**Task to carry out:**
Only the lines from the one containing "Reconstruct the object" through the one containing "anti-slip pad let into its underside." are wanted. Give them again exactly, both ends included.

**Task input:**
╔══
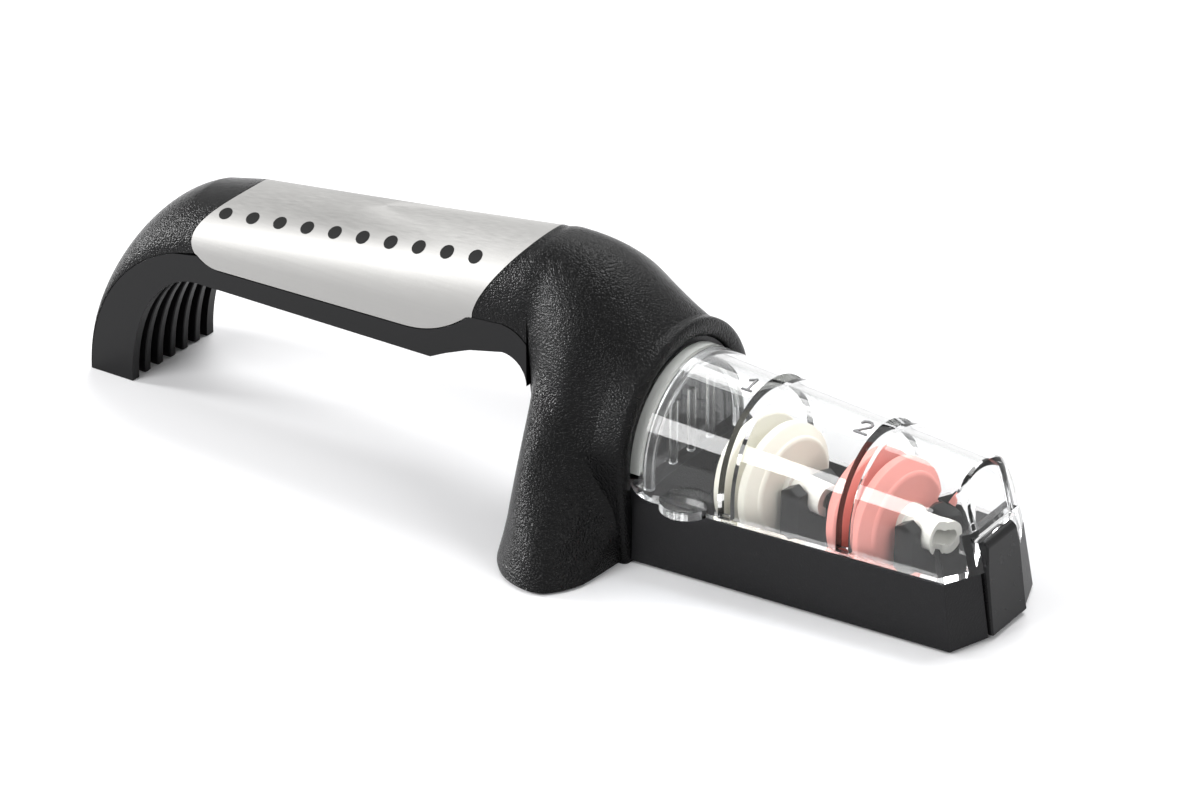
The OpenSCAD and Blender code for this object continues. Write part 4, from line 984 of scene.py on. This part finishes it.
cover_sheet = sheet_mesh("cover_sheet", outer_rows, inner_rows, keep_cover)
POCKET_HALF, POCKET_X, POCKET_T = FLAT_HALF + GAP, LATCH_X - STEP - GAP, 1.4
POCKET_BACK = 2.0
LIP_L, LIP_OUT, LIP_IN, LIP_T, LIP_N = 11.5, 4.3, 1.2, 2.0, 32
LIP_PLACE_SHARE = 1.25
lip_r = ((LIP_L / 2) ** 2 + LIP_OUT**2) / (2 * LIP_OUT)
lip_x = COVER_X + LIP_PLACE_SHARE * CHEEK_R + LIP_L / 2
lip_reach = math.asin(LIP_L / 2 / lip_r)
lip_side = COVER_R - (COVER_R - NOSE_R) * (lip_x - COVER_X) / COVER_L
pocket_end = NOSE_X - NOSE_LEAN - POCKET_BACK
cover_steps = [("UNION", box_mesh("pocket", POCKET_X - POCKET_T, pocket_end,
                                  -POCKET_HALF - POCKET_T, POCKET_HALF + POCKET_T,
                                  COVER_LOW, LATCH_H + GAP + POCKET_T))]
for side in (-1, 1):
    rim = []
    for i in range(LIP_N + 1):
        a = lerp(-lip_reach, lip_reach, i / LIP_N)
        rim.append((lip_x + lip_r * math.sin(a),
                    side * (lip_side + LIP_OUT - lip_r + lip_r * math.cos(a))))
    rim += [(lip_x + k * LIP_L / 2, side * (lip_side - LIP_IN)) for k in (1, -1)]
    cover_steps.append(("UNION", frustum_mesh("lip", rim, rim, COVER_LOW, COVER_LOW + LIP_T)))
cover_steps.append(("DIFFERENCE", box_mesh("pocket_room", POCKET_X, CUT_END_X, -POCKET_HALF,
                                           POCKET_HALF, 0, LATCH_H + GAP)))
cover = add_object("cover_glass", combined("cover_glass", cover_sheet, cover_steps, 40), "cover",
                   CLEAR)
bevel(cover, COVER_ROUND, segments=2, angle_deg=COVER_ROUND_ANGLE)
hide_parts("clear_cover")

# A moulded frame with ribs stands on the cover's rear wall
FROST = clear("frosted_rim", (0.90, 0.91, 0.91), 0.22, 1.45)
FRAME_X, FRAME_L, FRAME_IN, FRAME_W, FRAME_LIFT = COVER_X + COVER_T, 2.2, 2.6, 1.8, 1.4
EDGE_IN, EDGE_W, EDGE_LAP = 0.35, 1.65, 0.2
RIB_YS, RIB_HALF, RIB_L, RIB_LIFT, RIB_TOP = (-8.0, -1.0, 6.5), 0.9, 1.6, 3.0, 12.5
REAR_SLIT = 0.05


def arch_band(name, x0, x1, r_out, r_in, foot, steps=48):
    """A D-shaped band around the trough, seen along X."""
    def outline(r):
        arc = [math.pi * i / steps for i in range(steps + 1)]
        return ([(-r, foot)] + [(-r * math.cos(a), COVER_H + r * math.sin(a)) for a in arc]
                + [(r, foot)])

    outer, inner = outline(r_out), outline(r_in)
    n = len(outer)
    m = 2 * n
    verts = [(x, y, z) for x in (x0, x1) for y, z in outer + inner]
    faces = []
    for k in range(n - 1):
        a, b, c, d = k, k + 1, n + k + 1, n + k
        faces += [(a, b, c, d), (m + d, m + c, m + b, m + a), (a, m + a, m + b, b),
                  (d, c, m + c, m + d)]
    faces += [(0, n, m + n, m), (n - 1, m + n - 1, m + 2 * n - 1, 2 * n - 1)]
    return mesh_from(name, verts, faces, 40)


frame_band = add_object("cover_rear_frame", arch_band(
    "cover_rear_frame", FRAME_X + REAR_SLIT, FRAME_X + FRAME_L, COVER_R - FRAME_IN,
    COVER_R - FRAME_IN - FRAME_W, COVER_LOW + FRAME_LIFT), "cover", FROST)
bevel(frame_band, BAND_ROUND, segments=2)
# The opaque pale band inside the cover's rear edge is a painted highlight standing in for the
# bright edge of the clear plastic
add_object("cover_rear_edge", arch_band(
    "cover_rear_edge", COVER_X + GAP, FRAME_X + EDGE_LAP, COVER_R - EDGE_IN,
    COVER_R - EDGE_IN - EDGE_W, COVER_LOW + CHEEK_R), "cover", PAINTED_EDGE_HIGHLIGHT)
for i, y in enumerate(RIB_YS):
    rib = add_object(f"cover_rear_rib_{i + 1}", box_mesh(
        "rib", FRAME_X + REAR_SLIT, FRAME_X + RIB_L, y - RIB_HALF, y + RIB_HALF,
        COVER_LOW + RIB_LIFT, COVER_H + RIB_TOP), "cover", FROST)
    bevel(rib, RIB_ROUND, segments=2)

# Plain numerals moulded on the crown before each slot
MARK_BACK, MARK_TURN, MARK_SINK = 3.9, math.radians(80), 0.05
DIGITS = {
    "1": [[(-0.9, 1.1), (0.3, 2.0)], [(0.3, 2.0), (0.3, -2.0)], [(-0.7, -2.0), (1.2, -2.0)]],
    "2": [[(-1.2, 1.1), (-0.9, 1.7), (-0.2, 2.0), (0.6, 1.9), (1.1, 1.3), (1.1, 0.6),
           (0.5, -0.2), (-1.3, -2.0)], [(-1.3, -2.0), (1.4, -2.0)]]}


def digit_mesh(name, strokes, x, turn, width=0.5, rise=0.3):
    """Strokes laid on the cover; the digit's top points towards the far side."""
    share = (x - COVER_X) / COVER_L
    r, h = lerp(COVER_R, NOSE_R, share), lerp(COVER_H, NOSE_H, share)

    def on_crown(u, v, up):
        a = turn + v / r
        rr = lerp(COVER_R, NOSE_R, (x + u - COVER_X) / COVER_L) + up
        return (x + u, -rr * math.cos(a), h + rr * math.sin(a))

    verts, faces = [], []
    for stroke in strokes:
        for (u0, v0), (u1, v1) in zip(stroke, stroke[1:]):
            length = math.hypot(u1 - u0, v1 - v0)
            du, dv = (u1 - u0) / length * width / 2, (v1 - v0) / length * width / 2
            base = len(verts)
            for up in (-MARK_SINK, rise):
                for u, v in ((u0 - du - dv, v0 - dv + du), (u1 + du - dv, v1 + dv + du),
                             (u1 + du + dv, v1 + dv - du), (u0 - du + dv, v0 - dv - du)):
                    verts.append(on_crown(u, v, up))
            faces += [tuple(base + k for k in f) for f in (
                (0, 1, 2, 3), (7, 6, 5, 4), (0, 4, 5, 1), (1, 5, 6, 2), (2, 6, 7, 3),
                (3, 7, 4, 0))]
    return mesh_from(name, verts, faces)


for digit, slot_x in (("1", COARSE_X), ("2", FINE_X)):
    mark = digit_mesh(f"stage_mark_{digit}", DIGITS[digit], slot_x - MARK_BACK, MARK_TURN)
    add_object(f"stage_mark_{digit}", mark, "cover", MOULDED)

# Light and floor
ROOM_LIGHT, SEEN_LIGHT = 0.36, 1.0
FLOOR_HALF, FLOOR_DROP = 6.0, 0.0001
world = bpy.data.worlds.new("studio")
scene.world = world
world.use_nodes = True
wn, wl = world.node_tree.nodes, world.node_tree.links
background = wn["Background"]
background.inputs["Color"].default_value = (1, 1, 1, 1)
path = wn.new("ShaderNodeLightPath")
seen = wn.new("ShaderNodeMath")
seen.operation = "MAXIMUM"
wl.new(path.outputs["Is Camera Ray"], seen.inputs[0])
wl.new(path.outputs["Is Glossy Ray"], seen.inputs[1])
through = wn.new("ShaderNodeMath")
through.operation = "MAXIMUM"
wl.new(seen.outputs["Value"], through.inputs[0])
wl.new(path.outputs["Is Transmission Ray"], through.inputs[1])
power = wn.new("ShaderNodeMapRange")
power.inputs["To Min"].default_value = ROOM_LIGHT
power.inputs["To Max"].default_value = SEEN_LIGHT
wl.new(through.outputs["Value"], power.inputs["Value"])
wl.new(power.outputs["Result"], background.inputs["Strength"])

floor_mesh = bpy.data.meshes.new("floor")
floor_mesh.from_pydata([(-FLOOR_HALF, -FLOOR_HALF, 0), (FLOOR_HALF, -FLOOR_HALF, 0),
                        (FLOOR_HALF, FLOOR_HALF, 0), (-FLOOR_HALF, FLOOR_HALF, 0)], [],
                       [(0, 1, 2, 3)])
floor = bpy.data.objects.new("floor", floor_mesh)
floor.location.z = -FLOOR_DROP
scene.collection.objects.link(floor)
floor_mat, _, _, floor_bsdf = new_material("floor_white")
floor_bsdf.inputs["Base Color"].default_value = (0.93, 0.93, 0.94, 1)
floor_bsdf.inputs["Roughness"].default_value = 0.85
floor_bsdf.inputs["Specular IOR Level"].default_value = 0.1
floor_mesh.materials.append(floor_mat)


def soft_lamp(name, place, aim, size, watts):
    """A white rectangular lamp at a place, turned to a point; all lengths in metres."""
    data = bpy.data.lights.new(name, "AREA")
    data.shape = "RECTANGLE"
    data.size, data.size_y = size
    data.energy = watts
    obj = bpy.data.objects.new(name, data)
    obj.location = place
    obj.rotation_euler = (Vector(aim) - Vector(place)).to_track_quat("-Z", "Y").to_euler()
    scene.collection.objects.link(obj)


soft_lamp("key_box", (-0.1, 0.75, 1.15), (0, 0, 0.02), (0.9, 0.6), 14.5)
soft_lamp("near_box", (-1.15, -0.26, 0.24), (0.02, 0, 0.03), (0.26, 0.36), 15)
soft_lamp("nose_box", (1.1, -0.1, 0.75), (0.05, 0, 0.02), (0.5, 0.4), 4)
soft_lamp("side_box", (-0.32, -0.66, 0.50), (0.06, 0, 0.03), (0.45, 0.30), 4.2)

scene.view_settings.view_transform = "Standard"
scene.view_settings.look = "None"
╚══
╔══
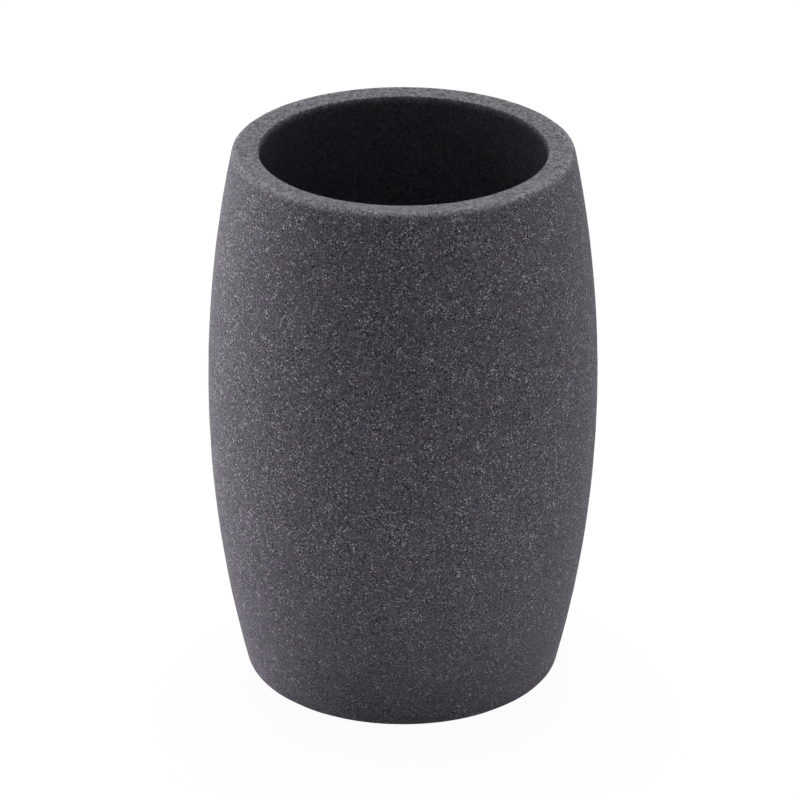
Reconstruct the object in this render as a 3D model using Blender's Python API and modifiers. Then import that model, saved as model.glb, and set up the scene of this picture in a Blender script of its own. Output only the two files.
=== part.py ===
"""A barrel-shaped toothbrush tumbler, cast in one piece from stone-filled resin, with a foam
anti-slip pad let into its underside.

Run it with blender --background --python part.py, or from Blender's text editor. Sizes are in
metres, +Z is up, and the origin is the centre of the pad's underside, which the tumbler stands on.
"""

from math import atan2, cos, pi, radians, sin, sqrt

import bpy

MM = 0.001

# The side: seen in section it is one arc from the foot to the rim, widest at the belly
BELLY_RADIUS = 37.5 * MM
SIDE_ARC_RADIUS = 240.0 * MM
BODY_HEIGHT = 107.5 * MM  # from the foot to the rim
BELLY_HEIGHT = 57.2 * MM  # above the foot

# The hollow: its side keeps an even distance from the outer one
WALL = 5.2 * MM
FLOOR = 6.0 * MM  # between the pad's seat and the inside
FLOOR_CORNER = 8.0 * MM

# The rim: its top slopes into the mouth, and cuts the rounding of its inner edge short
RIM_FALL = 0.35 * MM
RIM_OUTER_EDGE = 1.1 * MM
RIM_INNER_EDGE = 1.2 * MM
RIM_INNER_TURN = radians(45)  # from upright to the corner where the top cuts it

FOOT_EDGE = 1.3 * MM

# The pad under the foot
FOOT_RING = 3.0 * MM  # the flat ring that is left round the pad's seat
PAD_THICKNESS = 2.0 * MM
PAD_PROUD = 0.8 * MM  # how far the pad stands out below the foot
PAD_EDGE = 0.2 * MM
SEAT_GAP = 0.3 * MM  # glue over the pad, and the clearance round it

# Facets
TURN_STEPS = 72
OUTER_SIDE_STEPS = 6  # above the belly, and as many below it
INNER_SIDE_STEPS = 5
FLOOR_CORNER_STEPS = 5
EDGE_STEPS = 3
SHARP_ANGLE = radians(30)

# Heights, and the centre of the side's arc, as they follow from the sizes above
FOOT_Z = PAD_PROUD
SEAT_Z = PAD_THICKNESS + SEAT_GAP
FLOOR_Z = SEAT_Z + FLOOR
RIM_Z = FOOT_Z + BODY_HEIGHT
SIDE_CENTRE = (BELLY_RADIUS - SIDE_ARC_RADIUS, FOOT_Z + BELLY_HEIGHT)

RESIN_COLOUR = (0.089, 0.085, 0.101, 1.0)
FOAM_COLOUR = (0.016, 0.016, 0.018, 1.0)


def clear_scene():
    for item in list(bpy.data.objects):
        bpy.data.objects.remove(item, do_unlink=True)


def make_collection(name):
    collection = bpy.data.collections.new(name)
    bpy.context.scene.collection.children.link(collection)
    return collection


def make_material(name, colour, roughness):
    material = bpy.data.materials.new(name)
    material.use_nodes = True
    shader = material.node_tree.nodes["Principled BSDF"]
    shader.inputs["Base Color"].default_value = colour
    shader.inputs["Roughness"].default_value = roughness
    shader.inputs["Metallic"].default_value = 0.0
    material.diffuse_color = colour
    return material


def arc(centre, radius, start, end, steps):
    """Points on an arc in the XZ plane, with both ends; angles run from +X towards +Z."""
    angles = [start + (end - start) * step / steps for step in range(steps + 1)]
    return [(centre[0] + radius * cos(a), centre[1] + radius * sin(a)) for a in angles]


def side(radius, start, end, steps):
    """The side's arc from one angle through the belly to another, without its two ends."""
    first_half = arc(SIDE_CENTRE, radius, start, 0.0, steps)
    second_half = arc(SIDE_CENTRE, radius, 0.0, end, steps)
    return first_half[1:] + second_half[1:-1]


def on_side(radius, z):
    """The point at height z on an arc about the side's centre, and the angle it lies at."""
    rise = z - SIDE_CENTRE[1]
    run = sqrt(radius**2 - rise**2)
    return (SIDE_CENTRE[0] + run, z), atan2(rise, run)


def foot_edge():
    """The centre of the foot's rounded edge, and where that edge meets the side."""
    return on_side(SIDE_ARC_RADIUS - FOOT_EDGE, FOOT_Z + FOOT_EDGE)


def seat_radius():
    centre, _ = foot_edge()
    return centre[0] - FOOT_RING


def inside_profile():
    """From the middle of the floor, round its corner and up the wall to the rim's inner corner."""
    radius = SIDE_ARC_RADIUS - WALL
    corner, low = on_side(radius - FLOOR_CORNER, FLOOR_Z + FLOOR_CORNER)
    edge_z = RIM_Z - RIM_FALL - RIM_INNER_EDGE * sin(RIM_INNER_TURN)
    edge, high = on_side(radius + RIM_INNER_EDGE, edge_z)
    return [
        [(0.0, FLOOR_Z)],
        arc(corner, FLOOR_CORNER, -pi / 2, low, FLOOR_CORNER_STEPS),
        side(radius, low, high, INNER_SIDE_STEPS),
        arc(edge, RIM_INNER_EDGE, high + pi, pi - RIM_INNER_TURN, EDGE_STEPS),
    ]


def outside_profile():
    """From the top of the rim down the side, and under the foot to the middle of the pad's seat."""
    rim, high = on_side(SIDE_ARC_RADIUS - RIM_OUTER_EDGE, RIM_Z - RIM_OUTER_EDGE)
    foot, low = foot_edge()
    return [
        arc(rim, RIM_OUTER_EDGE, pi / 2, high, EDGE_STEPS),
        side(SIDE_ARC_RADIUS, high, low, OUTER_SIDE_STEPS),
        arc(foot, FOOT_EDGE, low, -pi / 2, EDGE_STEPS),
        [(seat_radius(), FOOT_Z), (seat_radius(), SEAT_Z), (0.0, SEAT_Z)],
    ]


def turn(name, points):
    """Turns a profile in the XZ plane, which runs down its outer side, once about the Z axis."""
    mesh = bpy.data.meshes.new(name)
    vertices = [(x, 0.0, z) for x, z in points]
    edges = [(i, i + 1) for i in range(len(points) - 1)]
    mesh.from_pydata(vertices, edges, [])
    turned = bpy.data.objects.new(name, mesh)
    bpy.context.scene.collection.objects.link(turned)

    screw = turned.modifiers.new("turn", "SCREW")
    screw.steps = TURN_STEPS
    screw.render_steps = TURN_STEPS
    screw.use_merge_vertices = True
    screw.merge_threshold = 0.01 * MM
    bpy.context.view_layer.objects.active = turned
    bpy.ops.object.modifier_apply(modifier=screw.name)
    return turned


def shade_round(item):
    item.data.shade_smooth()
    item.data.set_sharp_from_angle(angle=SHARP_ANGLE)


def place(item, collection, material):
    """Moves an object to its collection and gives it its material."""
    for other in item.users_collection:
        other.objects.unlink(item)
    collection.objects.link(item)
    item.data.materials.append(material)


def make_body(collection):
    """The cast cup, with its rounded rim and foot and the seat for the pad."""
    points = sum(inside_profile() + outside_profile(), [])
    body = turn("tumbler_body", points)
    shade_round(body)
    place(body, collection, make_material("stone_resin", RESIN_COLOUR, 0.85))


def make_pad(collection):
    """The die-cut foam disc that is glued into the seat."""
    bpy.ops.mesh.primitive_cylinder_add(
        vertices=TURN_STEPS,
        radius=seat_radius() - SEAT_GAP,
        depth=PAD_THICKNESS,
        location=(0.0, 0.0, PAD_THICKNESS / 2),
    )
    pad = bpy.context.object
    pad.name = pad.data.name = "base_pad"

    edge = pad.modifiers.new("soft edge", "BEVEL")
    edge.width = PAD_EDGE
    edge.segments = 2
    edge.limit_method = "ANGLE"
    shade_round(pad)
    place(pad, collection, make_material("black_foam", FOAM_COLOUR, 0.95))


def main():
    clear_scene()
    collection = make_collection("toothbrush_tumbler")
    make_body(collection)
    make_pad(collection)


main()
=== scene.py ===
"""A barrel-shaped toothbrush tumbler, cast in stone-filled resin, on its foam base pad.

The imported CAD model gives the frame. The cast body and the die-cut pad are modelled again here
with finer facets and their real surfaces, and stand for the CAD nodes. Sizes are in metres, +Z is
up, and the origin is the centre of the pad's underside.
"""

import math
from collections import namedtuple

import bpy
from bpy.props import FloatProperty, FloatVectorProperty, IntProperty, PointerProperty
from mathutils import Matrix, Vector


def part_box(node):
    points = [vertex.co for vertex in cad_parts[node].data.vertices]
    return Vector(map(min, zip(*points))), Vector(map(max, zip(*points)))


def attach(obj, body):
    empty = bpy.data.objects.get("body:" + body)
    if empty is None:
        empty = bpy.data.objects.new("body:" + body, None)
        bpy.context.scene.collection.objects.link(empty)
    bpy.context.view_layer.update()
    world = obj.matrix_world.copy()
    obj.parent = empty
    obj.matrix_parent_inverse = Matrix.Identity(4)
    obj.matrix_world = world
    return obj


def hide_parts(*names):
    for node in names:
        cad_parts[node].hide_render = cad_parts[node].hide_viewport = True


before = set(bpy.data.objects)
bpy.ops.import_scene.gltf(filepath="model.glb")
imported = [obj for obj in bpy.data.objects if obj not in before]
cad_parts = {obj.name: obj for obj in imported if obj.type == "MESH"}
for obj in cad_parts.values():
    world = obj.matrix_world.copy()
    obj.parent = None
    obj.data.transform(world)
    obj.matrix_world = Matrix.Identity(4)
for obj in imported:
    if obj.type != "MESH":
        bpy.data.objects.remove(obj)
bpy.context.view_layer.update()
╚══
╔══
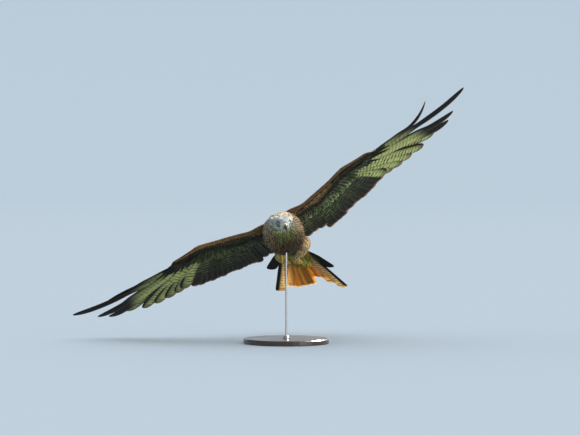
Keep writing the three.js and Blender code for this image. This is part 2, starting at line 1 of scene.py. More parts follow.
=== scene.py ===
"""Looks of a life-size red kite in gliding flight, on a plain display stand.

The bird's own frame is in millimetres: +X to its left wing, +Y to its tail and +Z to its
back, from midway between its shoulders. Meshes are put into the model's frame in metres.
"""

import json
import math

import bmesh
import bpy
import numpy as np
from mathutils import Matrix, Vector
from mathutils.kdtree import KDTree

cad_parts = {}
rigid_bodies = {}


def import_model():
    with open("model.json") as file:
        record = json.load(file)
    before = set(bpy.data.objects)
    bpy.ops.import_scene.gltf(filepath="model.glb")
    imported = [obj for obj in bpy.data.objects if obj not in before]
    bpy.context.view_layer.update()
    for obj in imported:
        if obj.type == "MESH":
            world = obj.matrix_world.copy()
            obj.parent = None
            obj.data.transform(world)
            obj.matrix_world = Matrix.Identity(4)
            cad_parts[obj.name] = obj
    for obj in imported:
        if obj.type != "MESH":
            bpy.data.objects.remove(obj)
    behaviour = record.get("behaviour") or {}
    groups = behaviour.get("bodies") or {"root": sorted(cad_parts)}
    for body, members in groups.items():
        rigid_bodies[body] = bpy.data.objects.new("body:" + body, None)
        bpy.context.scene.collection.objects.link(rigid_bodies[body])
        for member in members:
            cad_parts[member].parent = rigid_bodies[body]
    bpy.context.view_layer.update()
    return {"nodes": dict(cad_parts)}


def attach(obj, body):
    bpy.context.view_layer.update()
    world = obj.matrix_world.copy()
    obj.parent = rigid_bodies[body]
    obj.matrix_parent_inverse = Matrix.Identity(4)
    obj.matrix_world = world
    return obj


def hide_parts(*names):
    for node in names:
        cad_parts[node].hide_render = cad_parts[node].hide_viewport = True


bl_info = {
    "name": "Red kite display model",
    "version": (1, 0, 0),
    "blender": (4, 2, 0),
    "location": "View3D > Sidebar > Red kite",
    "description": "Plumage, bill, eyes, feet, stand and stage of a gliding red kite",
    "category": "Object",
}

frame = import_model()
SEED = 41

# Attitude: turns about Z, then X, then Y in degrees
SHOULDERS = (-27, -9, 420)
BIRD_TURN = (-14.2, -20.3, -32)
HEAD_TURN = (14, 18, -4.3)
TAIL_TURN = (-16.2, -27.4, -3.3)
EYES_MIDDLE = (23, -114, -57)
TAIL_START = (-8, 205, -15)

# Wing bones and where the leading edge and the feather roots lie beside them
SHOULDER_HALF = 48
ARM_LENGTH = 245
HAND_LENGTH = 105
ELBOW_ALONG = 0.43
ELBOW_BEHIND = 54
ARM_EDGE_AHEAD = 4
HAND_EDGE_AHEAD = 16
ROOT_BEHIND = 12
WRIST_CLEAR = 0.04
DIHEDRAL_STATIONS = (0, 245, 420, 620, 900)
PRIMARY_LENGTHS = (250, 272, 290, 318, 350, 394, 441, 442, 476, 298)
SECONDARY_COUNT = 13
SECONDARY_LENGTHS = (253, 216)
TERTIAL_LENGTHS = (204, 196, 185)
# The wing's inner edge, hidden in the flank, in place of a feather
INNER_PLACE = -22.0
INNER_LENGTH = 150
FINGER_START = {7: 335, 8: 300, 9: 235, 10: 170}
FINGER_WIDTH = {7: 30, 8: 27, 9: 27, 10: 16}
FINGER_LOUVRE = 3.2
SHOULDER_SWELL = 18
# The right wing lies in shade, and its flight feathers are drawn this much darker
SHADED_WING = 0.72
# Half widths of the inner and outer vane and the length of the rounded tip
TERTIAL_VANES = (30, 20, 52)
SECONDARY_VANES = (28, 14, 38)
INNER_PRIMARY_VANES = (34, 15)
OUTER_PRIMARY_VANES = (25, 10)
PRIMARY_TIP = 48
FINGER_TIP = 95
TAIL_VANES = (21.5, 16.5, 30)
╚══
**Task result:**
Reconstruct the object in this render as a 3D model using Blender's Python API and modifiers. Then import that model, saved as model.glb, and set up the scene of this picture in a Blender script of its own. Output only the two files.
=== part.py ===
"""A barrel-shaped toothbrush tumbler, cast in one piece from stone-filled resin, with a foam
anti-slip pad let into its underside.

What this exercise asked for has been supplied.